In the town we enjoyed our first Albanian beer called Tirana on the roof of a bar watching the sun set over the
mountains. After, we ambled down to where the bus had dropped us off to return to Tirana. We waited for a while and attempted to ask a few people but they appeared to say it wasn't possible to get back. A group of minibus/taxi drivers accumulated around us and using many languages and dubious signing we figured out we had to get a minibus to the modern town of Kruja and then from there to Tirana.
In modern Kruja we waited for ages for a minibus to fill up because they leave when full and not on a schedule. Eventually we were told to join another minibus which turned out to be the same driver as coming. The bus was full and everyone was chatting and smiling. Occasionally we heard "Inglieski" and turned to find someone smiling at us. Once we neared Tirana the traffic got heavy and a power cut wasn't helping matters. The three men on the bus with us tried to explain something the bus driver wanted us to know. At first I thought they were saying it was too busy to drive and that we would have to walk the rest of the way which
we could not have managed. They were actually just letting us know we were going an alternative route which was down back roads and they didn't want us to worry. We're not sure that the route was any quicker but it was certainly more entertaining. I thought the roads around the border were a joke, these were much worse. We were thrown around so much and I really feared for the minibus. Worse still were the people riding bikes without any lights on in the middle of a power cut, we nearly killed most of them. We drove past so many cafes t by candle light which were packed with people. People were also walking around with flashlights and congregating around single lights. It was a pity we couldn't get off and walk around but it was lovely to drive through.
We nipped to an internet café so we could ring people from Skype, however the connection was terrible and it resulted in a rather amusing but pointless conversation with Rach.

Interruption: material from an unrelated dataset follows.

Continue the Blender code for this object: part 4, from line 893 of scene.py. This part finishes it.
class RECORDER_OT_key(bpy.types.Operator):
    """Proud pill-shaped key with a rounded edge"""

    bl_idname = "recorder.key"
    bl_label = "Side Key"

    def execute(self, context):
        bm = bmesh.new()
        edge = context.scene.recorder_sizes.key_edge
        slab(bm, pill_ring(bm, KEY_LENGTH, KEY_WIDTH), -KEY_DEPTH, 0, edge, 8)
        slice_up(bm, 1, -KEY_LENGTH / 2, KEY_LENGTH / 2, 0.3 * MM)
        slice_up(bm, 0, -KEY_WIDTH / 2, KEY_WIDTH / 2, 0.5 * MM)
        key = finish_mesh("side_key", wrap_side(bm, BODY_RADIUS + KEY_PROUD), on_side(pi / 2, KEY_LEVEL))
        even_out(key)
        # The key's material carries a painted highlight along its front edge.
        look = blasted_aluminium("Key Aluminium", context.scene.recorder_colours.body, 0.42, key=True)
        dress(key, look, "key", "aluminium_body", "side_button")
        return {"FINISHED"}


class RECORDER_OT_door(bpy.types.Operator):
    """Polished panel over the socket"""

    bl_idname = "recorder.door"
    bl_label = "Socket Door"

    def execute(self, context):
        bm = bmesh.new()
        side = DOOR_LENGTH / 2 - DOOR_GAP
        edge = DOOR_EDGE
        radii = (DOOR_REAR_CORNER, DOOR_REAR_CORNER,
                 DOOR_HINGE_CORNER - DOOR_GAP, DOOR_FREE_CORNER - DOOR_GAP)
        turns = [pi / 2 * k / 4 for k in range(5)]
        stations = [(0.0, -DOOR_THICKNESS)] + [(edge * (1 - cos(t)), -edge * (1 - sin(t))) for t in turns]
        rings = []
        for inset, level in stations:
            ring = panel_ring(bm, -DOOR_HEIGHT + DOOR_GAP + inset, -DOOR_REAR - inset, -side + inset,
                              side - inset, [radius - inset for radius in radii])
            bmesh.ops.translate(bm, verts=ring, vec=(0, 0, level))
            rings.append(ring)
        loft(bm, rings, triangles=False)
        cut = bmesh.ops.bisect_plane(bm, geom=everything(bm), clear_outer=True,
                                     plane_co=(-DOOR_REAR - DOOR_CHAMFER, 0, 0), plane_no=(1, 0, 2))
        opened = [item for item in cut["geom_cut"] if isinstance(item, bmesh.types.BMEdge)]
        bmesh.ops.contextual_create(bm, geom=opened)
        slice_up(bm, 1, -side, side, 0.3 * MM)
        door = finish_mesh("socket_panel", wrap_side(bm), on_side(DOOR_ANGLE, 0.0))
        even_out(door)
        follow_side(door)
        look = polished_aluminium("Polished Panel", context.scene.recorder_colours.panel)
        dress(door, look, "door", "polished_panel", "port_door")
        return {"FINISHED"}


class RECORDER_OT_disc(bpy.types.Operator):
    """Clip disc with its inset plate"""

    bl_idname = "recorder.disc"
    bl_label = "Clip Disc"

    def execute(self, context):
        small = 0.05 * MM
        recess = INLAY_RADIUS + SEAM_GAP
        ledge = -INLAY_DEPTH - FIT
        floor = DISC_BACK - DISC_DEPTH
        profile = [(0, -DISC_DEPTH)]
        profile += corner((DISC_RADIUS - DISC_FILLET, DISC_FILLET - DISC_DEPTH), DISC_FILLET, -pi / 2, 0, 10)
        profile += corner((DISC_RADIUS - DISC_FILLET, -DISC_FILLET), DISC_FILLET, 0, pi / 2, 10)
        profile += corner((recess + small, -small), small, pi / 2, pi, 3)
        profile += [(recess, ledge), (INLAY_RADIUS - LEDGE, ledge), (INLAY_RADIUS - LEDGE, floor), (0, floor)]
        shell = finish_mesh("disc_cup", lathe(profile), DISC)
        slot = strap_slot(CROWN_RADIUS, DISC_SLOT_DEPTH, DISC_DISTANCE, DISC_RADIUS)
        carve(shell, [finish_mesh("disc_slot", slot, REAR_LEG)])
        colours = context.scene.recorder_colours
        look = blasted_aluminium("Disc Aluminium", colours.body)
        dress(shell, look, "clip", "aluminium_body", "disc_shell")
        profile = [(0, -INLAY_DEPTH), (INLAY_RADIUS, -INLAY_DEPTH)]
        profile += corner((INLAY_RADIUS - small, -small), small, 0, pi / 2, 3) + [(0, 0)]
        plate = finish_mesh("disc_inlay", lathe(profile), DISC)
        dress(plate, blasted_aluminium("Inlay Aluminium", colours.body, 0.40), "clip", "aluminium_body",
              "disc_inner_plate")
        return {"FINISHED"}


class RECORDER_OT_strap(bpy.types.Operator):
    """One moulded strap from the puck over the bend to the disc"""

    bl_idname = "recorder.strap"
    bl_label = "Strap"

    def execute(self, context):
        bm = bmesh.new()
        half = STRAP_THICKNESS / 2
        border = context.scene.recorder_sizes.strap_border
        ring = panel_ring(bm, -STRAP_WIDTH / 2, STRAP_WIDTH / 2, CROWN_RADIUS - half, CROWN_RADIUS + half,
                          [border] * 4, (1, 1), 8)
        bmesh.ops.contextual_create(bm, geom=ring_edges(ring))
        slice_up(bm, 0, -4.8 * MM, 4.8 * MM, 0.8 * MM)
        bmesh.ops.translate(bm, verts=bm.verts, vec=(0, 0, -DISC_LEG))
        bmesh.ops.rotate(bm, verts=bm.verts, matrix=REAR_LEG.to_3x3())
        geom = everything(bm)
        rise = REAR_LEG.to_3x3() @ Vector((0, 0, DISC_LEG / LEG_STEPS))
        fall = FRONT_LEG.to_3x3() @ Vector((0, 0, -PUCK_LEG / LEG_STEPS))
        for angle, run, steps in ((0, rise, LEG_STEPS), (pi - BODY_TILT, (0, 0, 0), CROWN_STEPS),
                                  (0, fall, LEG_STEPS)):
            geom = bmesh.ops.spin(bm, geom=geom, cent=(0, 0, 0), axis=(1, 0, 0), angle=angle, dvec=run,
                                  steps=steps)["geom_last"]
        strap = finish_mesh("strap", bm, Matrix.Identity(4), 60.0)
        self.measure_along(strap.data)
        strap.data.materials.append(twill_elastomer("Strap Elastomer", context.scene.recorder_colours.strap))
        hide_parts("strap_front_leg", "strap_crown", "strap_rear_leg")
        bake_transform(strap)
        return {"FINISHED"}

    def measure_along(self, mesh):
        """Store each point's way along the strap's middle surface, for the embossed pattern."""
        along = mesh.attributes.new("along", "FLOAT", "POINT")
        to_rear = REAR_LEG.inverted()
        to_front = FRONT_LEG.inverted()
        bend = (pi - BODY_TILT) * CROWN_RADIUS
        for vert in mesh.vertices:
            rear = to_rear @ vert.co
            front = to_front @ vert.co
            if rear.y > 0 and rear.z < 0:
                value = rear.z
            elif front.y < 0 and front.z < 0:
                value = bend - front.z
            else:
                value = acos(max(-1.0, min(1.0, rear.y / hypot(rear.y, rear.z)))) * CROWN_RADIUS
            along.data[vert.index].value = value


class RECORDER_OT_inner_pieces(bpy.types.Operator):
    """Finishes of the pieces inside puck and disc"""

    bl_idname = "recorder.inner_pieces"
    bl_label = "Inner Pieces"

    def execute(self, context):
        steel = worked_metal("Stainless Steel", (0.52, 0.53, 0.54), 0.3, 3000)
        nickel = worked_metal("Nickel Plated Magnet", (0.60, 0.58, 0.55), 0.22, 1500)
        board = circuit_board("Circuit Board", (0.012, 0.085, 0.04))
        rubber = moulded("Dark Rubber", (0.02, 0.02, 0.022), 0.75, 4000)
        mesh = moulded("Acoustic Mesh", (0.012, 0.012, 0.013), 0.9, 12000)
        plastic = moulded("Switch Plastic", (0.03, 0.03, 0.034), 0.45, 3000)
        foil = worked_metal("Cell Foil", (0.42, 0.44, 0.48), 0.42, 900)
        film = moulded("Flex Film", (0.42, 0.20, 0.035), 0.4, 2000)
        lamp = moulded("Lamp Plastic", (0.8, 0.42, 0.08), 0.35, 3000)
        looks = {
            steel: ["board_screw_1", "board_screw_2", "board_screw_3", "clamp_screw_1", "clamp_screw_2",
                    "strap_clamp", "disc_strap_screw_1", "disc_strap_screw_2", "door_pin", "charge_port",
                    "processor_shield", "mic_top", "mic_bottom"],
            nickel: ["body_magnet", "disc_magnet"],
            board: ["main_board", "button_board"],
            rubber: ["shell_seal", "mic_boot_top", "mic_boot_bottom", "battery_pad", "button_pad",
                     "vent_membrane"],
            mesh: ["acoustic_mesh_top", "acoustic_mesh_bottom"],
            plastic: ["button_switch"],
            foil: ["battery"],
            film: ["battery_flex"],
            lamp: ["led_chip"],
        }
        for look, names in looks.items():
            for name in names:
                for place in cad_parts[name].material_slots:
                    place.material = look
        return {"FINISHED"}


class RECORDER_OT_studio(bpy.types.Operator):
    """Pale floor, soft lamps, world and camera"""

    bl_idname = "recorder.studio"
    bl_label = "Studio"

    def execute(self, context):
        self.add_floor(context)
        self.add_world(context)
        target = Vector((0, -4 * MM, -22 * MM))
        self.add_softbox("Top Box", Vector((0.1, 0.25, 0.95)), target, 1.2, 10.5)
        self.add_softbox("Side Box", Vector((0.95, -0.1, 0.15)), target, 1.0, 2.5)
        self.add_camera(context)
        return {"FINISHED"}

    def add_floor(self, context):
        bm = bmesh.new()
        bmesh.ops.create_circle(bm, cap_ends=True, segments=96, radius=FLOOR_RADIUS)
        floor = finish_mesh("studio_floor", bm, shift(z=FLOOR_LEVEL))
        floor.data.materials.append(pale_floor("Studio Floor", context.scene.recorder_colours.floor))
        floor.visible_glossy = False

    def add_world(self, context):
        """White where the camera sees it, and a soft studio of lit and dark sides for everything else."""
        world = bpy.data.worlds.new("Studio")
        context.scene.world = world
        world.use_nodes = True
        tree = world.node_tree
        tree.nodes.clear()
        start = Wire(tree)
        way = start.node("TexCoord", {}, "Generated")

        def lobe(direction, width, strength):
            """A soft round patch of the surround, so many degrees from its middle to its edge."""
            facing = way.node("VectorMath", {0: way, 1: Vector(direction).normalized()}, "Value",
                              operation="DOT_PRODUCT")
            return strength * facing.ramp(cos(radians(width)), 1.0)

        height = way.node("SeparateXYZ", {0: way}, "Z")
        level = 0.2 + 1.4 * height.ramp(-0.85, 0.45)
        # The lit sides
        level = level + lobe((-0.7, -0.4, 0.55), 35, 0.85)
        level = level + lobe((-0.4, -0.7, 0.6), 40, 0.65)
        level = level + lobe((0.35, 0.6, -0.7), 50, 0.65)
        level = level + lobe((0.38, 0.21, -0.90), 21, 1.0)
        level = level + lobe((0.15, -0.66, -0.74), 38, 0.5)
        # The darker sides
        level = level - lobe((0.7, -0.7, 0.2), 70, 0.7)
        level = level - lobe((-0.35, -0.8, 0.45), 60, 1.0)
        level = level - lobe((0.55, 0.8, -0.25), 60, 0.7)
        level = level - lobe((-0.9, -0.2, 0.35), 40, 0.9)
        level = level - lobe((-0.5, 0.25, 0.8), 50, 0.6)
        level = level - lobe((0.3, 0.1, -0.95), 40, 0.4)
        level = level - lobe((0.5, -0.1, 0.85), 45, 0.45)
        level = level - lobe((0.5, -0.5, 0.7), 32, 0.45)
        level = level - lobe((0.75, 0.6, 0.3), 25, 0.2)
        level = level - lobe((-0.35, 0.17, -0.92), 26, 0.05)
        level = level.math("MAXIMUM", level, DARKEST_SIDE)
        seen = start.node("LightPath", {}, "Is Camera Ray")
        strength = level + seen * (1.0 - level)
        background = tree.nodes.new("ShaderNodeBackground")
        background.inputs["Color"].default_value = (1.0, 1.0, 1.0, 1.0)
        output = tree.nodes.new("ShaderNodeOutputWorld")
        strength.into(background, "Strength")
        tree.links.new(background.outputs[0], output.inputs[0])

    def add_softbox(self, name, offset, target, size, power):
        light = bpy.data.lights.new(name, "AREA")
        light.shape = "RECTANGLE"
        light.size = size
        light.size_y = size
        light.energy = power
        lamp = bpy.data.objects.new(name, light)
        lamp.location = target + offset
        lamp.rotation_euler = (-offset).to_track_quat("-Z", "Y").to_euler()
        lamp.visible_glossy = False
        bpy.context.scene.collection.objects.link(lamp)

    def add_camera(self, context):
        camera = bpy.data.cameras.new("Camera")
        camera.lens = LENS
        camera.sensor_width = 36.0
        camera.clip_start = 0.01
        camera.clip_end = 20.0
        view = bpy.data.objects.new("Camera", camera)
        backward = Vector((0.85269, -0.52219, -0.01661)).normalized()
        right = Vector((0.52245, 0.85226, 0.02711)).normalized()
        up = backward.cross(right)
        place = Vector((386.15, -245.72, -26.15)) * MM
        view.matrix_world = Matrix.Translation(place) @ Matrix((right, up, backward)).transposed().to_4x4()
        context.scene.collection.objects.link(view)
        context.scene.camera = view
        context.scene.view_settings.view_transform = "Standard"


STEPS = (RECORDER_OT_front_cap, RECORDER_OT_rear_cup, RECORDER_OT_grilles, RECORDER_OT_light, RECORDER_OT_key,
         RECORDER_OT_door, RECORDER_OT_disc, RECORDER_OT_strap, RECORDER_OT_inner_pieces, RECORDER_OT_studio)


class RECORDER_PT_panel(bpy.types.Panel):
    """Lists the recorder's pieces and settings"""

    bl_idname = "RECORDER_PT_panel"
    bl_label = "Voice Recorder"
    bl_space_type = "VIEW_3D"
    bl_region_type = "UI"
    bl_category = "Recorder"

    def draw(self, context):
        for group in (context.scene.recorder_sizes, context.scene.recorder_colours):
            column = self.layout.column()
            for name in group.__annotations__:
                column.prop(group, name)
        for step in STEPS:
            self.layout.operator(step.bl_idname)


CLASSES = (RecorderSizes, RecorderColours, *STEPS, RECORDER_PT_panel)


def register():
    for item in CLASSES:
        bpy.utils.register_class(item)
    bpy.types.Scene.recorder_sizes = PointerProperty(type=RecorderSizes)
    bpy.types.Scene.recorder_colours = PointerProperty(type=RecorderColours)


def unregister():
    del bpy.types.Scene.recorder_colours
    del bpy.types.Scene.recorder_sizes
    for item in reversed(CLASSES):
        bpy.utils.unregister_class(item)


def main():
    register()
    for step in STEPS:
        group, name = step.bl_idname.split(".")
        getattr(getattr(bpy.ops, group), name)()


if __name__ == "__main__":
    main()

La Tavernetta was our chosen Eatery for the evening which was a lovely restaurant but slightly marred by the lack of English menu. The waiter pointed out
a vegetarian option which was immensely dull but edible. Rob had some schnitzel thing which he was pleasantly Surprised with. After the meal we found a better internet café so I could ring Nina and wish her good luck and mum to let her know that I’m still alive. We have just dived under the covers and I’m sure we will shiver ourselves to sleep. Night night. Stob.